◆ AIM ◆
Reproduce this listing in full.

○ ○ ○ ○ ○

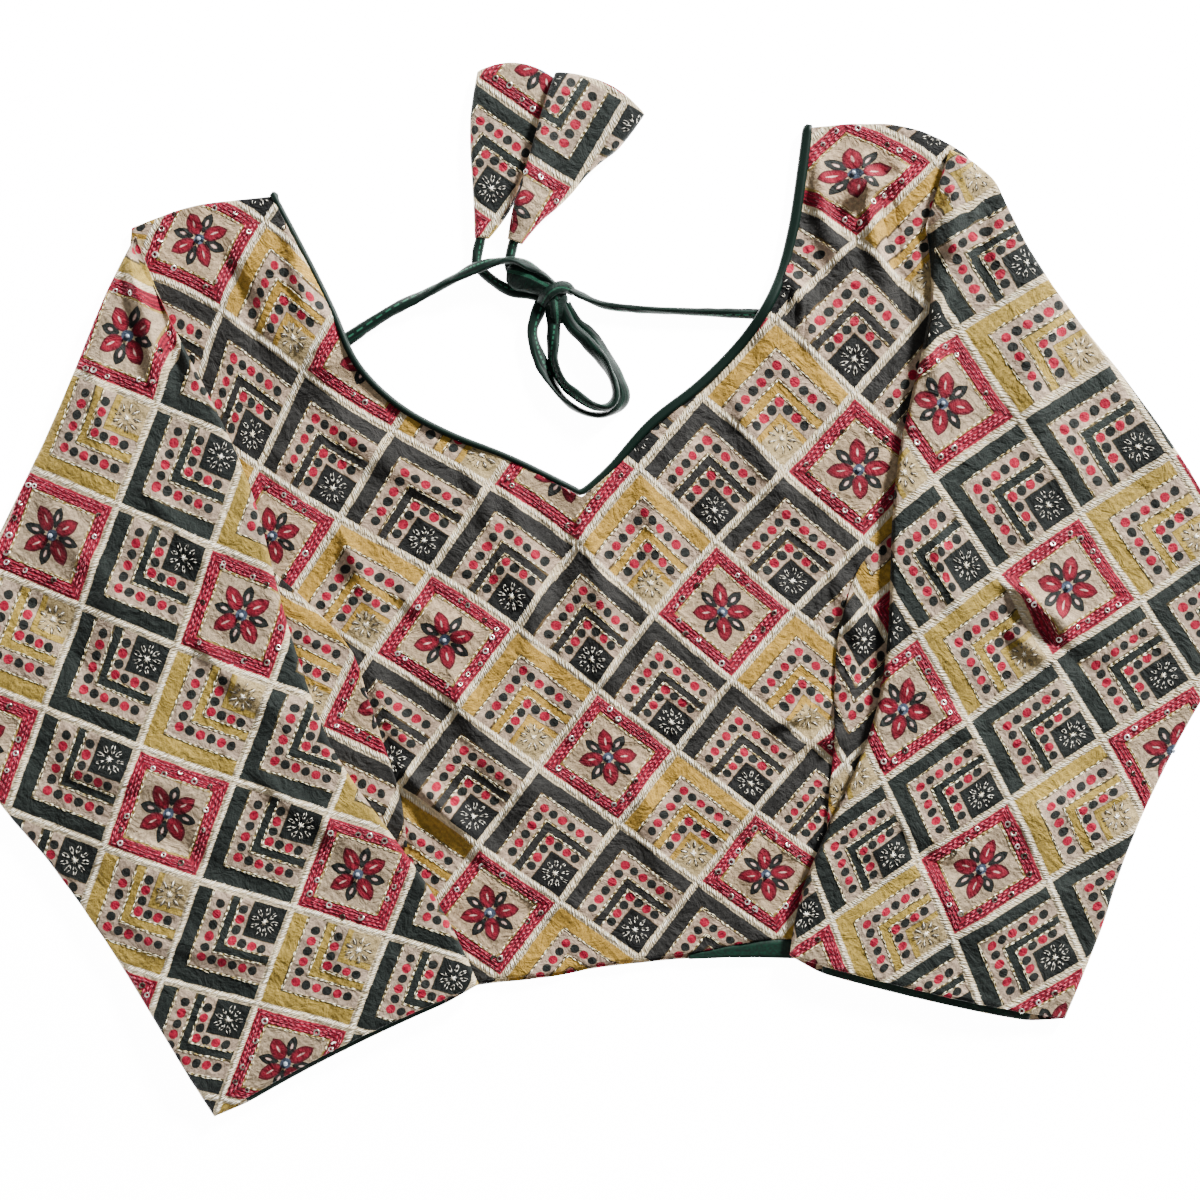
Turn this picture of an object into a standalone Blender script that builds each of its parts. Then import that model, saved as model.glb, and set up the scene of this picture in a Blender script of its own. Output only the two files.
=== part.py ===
# Choli blouse, laid flat: a lined printed blouse with a deep V neck, elbow sleeves folded in over the
# body, and a neck tie of satin cord whose tails end in two cloth tassel cones.
# Tables and sizes are in millimetres, and the meshes in metres. X runs across the blouse, Y towards
# the shoulders and Z up from the surface that it lies on. Left and right are as seen from above.

import math
from collections import namedtuple

import bmesh
import bpy
from mathutils import Vector

MM = 0.001
WALL = 1.2                  # printed cloth with its lining
GAP = 0.3                   # between pieces that touch or are sewn together

# The body is two panels. Each row is one line down the cloth, from the top edge to the hem, and it
# bows sideways by the last column half way down, where the side seams swell to the armpit.
Line = namedtuple("Line", "top_x top_y hem_x hem_y bow")
LEFT_SHOULDER = [
    Line(-208, 176, -178, -189, -20),
    Line(-180, 186, -151, -182, -10),
    Line(-145, 190, -125, -175, -4),
]
LEFT_NECK = [
    Line(-145, 190, -125, -175, -4),
    Line(-129, 160, -112, -173, -2),
    Line(-117, 136, -100, -171, 0),
    Line(-107, 114, -87, -169, 0),
    Line(-89, 96, -71, -166, 0),
    Line(-66, 83, -52, -162, 0),
    Line(-41, 73, -33, -160, 0),
    Line(-19, 62, -17, -158, 0),
    Line(-6, 55, -3, -155, 0),
]
RIGHT_NECK = [
    Line(-6, 55, -3, -155, 0),
    Line(8, 67, 12, -153, 0),
    Line(26, 87, 31, -151, 0),
    Line(49, 105, 51, -148, 0),
    Line(70, 127, 72, -144, 0),
    Line(83, 149, 90, -143, 0),
    Line(90, 173, 104, -144, 2),
    Line(94, 198, 115, -146, 3),
    Line(97, 221, 124, -148, 4),
]
RIGHT_SHOULDER = [
    Line(97, 221, 124, -148, 4),
    Line(127, 223.4, 142, -152, 10),
    Line(151, 218, 158, -156, 15),
    Line(168, 208, 173, -160, 20),
]
SHOULDER_STEPS = 5          # the panels' columns along each shoulder, and down each side of the V
NECK_STEPS = 16
RUNS = [
    (SHOULDER_STEPS, LEFT_SHOULDER),
    (NECK_STEPS, LEFT_NECK),
    (NECK_STEPS, RIGHT_NECK),
    (SHOULDER_STEPS, RIGHT_SHOULDER),
]
NECK_START = SHOULDER_STEPS
NECK_BOTTOM = NECK_START + NECK_STEPS
NECK_END = NECK_BOTTOM + NECK_STEPS
COLUMNS = NECK_END + SHOULDER_STEPS
EDGE_MARGIN = 0.3           # columns: the neck edge is offset square to itself this far from its ends
NORMAL_REACH = 0.25         # columns to each side that give the top edge's direction
FRONT_ROWS_DOWN = 16
BACK_ROWS_DOWN = 8
BACK_SET_BACK = 10          # the lower panel's neck edge lies this far inside the upper one's
BACK_HEM_SHOWS = 2          # and its hem comes this far out below the upper one's

# The lower panel's hem swings out further at its right end, where the lining shows as a slim lip.
HEM_LIP_START = 30
HEM_LIP_END = 90
HEM_LIP_DEPTH = 9
HEM_LINING_START = 42       # the lining is built from here to its end, where the lip is wide enough
HEM_LINING_END = 98
HEM_LINING_STEPS = 12
HEM_CLEARANCE = 0.4
LINING_WALL = 0.9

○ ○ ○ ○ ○

◆ PROBLEM SOLUTION ◆
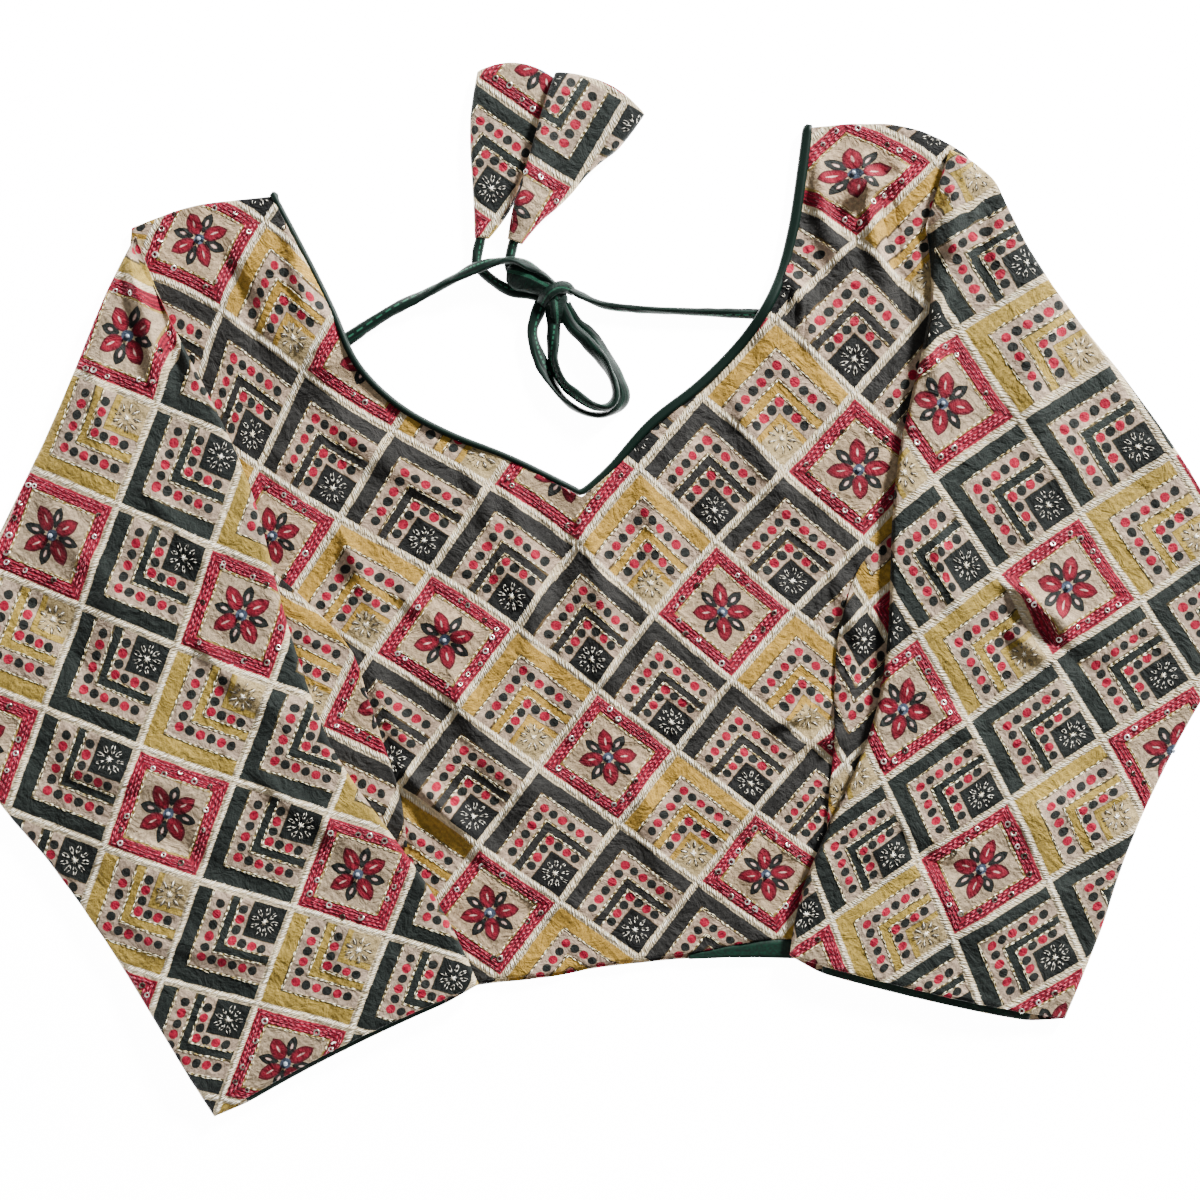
Turn this picture of an object into a standalone Blender script that builds each of its parts. Then import that model, saved as model.glb, and set up the scene of this picture in a Blender script of its own. Output only the two files.
=== part.py ===
# Choli blouse, laid flat: a lined printed blouse with a deep V neck, elbow sleeves folded in over the
# body, and a neck tie of satin cord whose tails end in two cloth tassel cones.
# Tables and sizes are in millimetres, and the meshes in metres. X runs across the blouse, Y towards
# the shoulders and Z up from the surface that it lies on. Left and right are as seen from above.

import math
from collections import namedtuple

import bmesh
import bpy
from mathutils import Vector

MM = 0.001
WALL = 1.2                  # printed cloth with its lining
GAP = 0.3                   # between pieces that touch or are sewn together

# The body is two panels. Each row is one line down the cloth, from the top edge to the hem, and it
# bows sideways by the last column half way down, where the side seams swell to the armpit.
Line = namedtuple("Line", "top_x top_y hem_x hem_y bow")
LEFT_SHOULDER = [
    Line(-208, 176, -178, -189, -20),
    Line(-180, 186, -151, -182, -10),
    Line(-145, 190, -125, -175, -4),
]
LEFT_NECK = [
    Line(-145, 190, -125, -175, -4),
    Line(-129, 160, -112, -173, -2),
    Line(-117, 136, -100, -171, 0),
    Line(-107, 114, -87, -169, 0),
    Line(-89, 96, -71, -166, 0),
    Line(-66, 83, -52, -162, 0),
    Line(-41, 73, -33, -160, 0),
    Line(-19, 62, -17, -158, 0),
    Line(-6, 55, -3, -155, 0),
]
RIGHT_NECK = [
    Line(-6, 55, -3, -155, 0),
    Line(8, 67, 12, -153, 0),
    Line(26, 87, 31, -151, 0),
    Line(49, 105, 51, -148, 0),
    Line(70, 127, 72, -144, 0),
    Line(83, 149, 90, -143, 0),
    Line(90, 173, 104, -144, 2),
    Line(94, 198, 115, -146, 3),
    Line(97, 221, 124, -148, 4),
]
RIGHT_SHOULDER = [
    Line(97, 221, 124, -148, 4),
    Line(127, 223.4, 142, -152, 10),
    Line(151, 218, 158, -156, 15),
    Line(168, 208, 173, -160, 20),
]
SHOULDER_STEPS = 5          # the panels' columns along each shoulder, and down each side of the V
NECK_STEPS = 16
RUNS = [
    (SHOULDER_STEPS, LEFT_SHOULDER),
    (NECK_STEPS, LEFT_NECK),
    (NECK_STEPS, RIGHT_NECK),
    (SHOULDER_STEPS, RIGHT_SHOULDER),
]
NECK_START = SHOULDER_STEPS
NECK_BOTTOM = NECK_START + NECK_STEPS
NECK_END = NECK_BOTTOM + NECK_STEPS
COLUMNS = NECK_END + SHOULDER_STEPS
EDGE_MARGIN = 0.3           # columns: the neck edge is offset square to itself this far from its ends
NORMAL_REACH = 0.25         # columns to each side that give the top edge's direction
FRONT_ROWS_DOWN = 16
BACK_ROWS_DOWN = 8
BACK_SET_BACK = 10          # the lower panel's neck edge lies this far inside the upper one's
BACK_HEM_SHOWS = 2          # and its hem comes this far out below the upper one's

# The lower panel's hem swings out further at its right end, where the lining shows as a slim lip.
HEM_LIP_START = 30
HEM_LIP_END = 90
HEM_LIP_DEPTH = 9
HEM_LINING_START = 42       # the lining is built from here to its end, where the lip is wide enough
HEM_LINING_END = 98
HEM_LINING_STEPS = 12
HEM_CLEARANCE = 0.4
LINING_WALL = 0.9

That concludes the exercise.